» Your objective
Write out the whole of the material exactly.

# # # # # # #

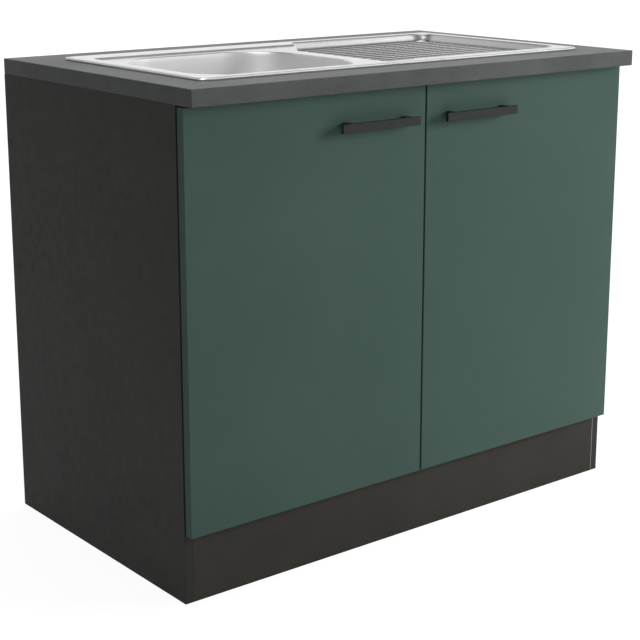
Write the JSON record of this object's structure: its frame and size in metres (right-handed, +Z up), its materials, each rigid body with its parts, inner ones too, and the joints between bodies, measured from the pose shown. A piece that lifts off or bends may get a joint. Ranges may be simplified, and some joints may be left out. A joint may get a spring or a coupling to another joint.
{
  "type": "kitchen sink unit",
  "caption": "Kitchen sink base unit: board carcass, overlay doors on concealed hinges, bar handles, laminated worktop and an inset steel sink with bowl, ribbed drainer and basket waste.",
  "frame": {"origin": "on the floor, under the middle of the unit's bounding box", "axes": "+X to the right along the front, +Y to the wall behind, +Z up"},
  "size_m": [1, 0.6, 0.855],
  "materials": {
    "carcass_board": "melamine-faced board in anthracite",
    "plinth_board": "melamine-faced board in anthracite",
    "worktop_laminate": "matt laminate with a grey concrete look",
    "door_lacquer": "supermatt petrol green",
    "handle_metal": "dark anthracite powder coat",
    "sink_steel": "pressed stainless steel, satin linen grain",
    "strainer_steel": "polished stainless steel",
    "hinge_steel": "nickel plated",
    "zinc_steel": "zinc plated",
    "seal_rubber": "black foam rubber",
    "waste_plastic": "white polypropylene",
    "bumper_soft": "clear soft plastic"
  },
  "bodies": {
    "cabinet": {"bottom_panel": "carcass_board", "plinth_panel": "plinth_board", "front_rail": "carcass_board", "rear_rail": "carcass_board", "lower_rear_rail": "carcass_board", "side_panel_left": "carcass_board", "side_panel_right": "carcass_board", "worktop": "worktop_laminate", "worktop_brackets": "zinc_steel", "sink": "sink_steel", "sink_seals": "seal_rubber", "sink_clips": "zinc_steel", "strainer_cup": "strainer_steel", "waste_housing": "waste_plastic", "hinge_plates_left": "hinge_steel", "hinge_plates_right": "hinge_steel", "hinge_arms_left": "hinge_steel", "hinge_arms_right": "hinge_steel"},
    "door_left": {"door_left": "door_lacquer", "handle_left": "handle_metal", "hinge_cups_left": "hinge_steel", "hinge_links_left": "hinge_steel", "door_bumpers_left": "bumper_soft"},
    "door_right": {"door_right": "door_lacquer", "handle_right": "handle_metal", "hinge_cups_right": "hinge_steel", "hinge_links_right": "hinge_steel", "door_bumpers_right": "bumper_soft"},
    "basket": {"basket_strainer": "strainer_steel", "basket_knob": "strainer_steel"}
  },
  "joints": [
    {"name": "door_left_hinge", "type": "hinge", "parent": "cabinet", "child": "door_left", "pos_m": [-0.49525, -0.269, 0.4695], "axis": [0, 0, -1], "range_deg": [0, 100]},
    {"name": "door_right_hinge", "type": "hinge", "parent": "cabinet", "child": "door_right", "pos_m": [0.49525, -0.269, 0.4695], "axis": [0, 0, 1], "range_deg": [0, 100]},
    {"name": "basket_lift", "type": "slide", "parent": "cabinet", "child": "basket", "axis": [0, 0, 1], "range_m": [0, 0.12]}
  ]
}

# # # # # # #

» Task solution
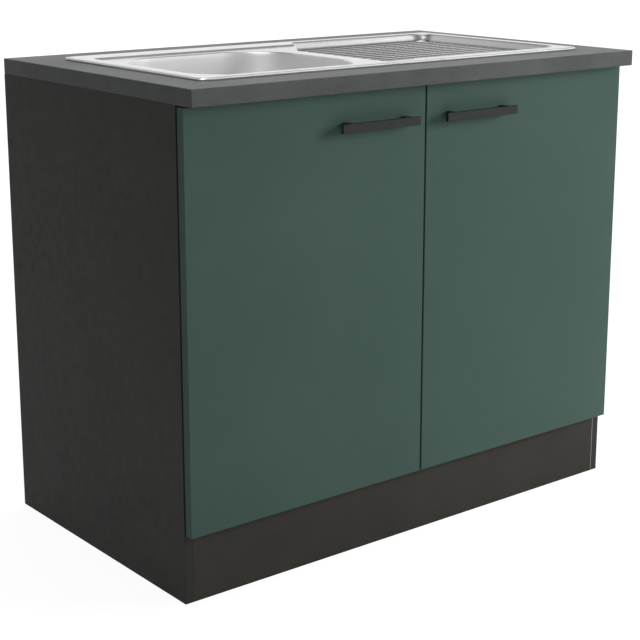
Write the JSON record of this object's structure: its frame and size in metres (right-handed, +Z up), its materials, each rigid body with its parts, inner ones too, and the joints between bodies, measured from the pose shown. A piece that lifts off or bends may get a joint. Ranges may be simplified, and some joints may be left out. A joint may get a spring or a coupling to another joint.
{
  "type": "kitchen sink unit",
  "caption": "Kitchen sink base unit: board carcass, overlay doors on concealed hinges, bar handles, laminated worktop and an inset steel sink with bowl, ribbed drainer and basket waste.",
  "frame": {"origin": "on the floor, under the middle of the unit's bounding box", "axes": "+X to the right along the front, +Y to the wall behind, +Z up"},
  "size_m": [1, 0.6, 0.855],
  "materials": {
    "carcass_board": "melamine-faced board in anthracite",
    "plinth_board": "melamine-faced board in anthracite",
    "worktop_laminate": "matt laminate with a grey concrete look",
    "door_lacquer": "supermatt petrol green",
    "handle_metal": "dark anthracite powder coat",
    "sink_steel": "pressed stainless steel, satin linen grain",
    "strainer_steel": "polished stainless steel",
    "hinge_steel": "nickel plated",
    "zinc_steel": "zinc plated",
    "seal_rubber": "black foam rubber",
    "waste_plastic": "white polypropylene",
    "bumper_soft": "clear soft plastic"
  },
  "bodies": {
    "cabinet": {"bottom_panel": "carcass_board", "plinth_panel": "plinth_board", "front_rail": "carcass_board", "rear_rail": "carcass_board", "lower_rear_rail": "carcass_board", "side_panel_left": "carcass_board", "side_panel_right": "carcass_board", "worktop": "worktop_laminate", "worktop_brackets": "zinc_steel", "sink": "sink_steel", "sink_seals": "seal_rubber", "sink_clips": "zinc_steel", "strainer_cup": "strainer_steel", "waste_housing": "waste_plastic", "hinge_plates_left": "hinge_steel", "hinge_plates_right": "hinge_steel", "hinge_arms_left": "hinge_steel", "hinge_arms_right": "hinge_steel"},
    "door_left": {"door_left": "door_lacquer", "handle_left": "handle_metal", "hinge_cups_left": "hinge_steel", "hinge_links_left": "hinge_steel", "door_bumpers_left": "bumper_soft"},
    "door_right": {"door_right": "door_lacquer", "handle_right": "handle_metal", "hinge_cups_right": "hinge_steel", "hinge_links_right": "hinge_steel", "door_bumpers_right": "bumper_soft"},
    "basket": {"basket_strainer": "strainer_steel", "basket_knob": "strainer_steel"}
  },
  "joints": [
    {"name": "door_left_hinge", "type": "hinge", "parent": "cabinet", "child": "door_left", "pos_m": [-0.49525, -0.269, 0.4695], "axis": [0, 0, -1], "range_deg": [0, 100]},
    {"name": "door_right_hinge", "type": "hinge", "parent": "cabinet", "child": "door_right", "pos_m": [0.49525, -0.269, 0.4695], "axis": [0, 0, 1], "range_deg": [0, 100]},
    {"name": "basket_lift", "type": "slide", "parent": "cabinet", "child": "basket", "axis": [0, 0, 1], "range_m": [0, 0.12]}
  ]
}